Modeling code records:
>>>
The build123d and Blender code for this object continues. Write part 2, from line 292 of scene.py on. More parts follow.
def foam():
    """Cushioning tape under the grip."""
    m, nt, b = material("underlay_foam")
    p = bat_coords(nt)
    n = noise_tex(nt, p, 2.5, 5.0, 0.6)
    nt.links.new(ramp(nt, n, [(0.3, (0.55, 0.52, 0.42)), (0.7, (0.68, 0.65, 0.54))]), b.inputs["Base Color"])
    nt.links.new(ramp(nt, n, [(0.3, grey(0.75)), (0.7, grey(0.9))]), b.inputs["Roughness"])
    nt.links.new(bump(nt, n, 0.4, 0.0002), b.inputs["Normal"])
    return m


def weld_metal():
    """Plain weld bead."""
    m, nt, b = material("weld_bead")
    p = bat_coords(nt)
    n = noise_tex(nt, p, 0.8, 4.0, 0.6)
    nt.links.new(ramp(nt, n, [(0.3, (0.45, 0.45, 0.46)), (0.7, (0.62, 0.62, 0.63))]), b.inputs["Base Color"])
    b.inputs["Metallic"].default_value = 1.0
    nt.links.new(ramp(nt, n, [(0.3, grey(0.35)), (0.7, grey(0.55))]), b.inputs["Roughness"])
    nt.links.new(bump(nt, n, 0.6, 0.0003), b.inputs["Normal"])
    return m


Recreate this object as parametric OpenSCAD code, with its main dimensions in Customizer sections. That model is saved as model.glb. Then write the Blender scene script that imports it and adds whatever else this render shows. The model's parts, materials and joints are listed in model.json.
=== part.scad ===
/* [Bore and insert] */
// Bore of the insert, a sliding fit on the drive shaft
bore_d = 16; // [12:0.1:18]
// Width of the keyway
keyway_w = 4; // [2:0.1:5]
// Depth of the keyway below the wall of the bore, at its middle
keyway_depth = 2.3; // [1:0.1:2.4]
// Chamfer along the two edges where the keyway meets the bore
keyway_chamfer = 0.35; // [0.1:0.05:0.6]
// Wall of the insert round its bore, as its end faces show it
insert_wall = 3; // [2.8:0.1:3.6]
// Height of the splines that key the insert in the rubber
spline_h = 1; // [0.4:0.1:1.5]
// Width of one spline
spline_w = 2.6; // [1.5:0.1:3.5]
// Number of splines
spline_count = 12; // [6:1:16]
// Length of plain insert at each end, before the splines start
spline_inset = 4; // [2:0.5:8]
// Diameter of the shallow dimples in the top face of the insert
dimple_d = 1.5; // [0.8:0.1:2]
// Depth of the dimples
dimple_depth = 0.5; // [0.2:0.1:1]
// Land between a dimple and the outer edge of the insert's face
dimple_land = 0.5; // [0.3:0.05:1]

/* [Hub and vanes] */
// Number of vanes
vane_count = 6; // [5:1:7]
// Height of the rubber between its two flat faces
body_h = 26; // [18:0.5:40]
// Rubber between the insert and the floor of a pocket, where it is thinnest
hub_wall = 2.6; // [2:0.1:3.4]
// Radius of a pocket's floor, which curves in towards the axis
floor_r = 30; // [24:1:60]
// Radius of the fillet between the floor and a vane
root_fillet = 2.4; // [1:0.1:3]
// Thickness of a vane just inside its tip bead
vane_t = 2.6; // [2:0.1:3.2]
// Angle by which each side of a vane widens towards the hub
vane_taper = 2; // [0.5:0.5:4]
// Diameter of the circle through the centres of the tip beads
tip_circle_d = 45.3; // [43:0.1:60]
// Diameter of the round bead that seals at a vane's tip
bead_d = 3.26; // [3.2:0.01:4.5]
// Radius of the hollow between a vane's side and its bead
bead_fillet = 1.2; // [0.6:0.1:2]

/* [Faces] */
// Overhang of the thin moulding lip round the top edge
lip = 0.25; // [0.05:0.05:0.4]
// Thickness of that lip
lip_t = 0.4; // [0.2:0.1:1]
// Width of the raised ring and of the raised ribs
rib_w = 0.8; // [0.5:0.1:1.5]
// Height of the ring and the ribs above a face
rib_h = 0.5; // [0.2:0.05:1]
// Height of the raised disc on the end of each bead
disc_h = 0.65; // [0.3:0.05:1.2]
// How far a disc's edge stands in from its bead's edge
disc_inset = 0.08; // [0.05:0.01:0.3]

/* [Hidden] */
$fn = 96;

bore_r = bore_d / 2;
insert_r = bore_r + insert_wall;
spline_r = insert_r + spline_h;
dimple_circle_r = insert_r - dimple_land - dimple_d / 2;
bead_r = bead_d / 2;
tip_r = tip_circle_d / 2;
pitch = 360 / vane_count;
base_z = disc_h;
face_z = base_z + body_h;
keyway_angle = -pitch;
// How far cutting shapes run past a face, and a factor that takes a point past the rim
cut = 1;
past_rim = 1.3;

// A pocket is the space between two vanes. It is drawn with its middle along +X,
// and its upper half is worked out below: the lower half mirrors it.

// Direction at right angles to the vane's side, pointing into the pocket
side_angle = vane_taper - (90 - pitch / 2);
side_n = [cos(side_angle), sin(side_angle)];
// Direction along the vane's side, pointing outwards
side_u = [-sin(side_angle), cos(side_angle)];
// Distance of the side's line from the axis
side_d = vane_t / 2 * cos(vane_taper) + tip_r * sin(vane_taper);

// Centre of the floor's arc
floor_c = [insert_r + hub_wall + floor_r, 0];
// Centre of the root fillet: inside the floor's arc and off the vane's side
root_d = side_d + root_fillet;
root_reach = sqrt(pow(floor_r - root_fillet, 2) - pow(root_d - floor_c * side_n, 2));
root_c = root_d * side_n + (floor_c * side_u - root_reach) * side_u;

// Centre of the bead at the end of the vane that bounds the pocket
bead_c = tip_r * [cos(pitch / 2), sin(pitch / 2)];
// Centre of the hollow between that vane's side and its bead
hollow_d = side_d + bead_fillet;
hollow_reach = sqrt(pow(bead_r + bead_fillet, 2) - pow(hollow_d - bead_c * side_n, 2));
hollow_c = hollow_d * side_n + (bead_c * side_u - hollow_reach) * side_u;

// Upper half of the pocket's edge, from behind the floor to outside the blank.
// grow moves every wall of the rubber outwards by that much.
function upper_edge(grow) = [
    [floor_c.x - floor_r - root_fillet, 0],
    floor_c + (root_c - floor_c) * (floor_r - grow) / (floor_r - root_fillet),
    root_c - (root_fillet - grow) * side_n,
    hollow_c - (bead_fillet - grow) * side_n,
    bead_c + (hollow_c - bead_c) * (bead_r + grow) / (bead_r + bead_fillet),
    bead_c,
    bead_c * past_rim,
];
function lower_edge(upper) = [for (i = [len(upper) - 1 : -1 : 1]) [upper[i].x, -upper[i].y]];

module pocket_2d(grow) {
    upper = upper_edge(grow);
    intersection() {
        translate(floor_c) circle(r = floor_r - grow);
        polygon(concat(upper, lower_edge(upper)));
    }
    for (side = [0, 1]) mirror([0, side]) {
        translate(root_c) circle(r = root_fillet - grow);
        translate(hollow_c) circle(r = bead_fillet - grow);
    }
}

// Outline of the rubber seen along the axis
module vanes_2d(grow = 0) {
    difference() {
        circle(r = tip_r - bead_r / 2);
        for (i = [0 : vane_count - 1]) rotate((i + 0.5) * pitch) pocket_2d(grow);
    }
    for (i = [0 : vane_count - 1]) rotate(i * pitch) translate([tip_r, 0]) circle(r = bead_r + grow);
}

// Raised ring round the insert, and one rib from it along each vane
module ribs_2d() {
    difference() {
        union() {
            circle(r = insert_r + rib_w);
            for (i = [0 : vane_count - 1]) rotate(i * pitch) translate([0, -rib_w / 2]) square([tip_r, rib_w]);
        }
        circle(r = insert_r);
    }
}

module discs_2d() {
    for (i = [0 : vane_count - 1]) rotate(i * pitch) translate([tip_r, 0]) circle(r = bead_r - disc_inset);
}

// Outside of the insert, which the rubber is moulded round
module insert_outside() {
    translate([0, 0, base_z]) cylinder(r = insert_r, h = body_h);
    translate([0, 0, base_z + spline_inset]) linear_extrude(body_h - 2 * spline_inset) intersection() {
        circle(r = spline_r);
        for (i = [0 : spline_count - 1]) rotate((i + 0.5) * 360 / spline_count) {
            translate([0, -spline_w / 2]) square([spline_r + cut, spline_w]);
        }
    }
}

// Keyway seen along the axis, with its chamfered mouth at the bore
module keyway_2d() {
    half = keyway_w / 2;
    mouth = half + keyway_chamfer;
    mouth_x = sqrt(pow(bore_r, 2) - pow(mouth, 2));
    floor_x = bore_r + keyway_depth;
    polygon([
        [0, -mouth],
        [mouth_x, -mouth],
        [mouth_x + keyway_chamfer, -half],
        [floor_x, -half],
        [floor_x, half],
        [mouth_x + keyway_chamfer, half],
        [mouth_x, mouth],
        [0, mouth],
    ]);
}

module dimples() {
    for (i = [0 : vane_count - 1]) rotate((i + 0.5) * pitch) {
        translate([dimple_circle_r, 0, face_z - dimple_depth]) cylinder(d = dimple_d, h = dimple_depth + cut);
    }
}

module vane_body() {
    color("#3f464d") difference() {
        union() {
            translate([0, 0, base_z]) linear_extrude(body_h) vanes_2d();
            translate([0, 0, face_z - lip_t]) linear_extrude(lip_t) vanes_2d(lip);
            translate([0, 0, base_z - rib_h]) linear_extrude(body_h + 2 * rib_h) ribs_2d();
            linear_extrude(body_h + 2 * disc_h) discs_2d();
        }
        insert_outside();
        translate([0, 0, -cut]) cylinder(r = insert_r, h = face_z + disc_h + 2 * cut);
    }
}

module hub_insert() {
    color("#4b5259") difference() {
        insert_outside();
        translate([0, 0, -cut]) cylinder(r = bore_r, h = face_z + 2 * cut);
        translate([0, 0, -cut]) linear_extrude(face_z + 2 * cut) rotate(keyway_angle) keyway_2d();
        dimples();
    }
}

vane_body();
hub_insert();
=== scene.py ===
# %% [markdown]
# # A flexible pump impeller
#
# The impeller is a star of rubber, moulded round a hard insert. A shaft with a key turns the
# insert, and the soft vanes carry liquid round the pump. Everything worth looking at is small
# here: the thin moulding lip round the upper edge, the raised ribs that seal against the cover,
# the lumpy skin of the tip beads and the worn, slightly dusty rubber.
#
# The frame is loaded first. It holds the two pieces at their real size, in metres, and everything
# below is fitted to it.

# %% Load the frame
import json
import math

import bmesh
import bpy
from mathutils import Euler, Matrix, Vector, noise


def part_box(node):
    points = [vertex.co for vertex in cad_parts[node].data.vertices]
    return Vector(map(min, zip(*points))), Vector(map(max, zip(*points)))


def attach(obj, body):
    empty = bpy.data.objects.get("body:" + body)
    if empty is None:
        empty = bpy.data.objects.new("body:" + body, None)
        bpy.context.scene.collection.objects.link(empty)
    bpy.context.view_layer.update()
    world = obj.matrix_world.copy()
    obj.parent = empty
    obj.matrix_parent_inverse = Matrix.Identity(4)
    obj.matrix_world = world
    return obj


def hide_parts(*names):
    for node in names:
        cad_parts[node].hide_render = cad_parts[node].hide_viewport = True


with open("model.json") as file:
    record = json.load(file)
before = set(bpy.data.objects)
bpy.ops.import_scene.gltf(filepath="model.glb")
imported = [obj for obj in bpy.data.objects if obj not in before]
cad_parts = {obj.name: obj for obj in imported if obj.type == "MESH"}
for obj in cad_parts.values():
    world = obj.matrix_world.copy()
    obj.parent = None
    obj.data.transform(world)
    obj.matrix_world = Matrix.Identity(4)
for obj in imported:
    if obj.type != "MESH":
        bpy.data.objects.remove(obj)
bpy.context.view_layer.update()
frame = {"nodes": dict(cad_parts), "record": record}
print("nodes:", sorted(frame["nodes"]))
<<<
Your instructions = Keep only the lines from the one containing "obj.matrix_parent_inverse = Matrix.Identity(4)" to the end of the entries, and repeat them exactly.

Task solution =
    obj.matrix_parent_inverse = Matrix.Identity(4)
    obj.matrix_world = world
    return obj


def hide_parts(*names):
    for node in names:
        cad_parts[node].hide_render = cad_parts[node].hide_viewport = True


with open("model.json") as file:
    record = json.load(file)
before = set(bpy.data.objects)
bpy.ops.import_scene.gltf(filepath="model.glb")
imported = [obj for obj in bpy.data.objects if obj not in before]
cad_parts = {obj.name: obj for obj in imported if obj.type == "MESH"}
for obj in cad_parts.values():
    world = obj.matrix_world.copy()
    obj.parent = None
    obj.data.transform(world)
    obj.matrix_world = Matrix.Identity(4)
for obj in imported:
    if obj.type != "MESH":
        bpy.data.objects.remove(obj)
bpy.context.view_layer.update()
frame = {"nodes": dict(cad_parts), "record": record}
print("nodes:", sorted(frame["nodes"]))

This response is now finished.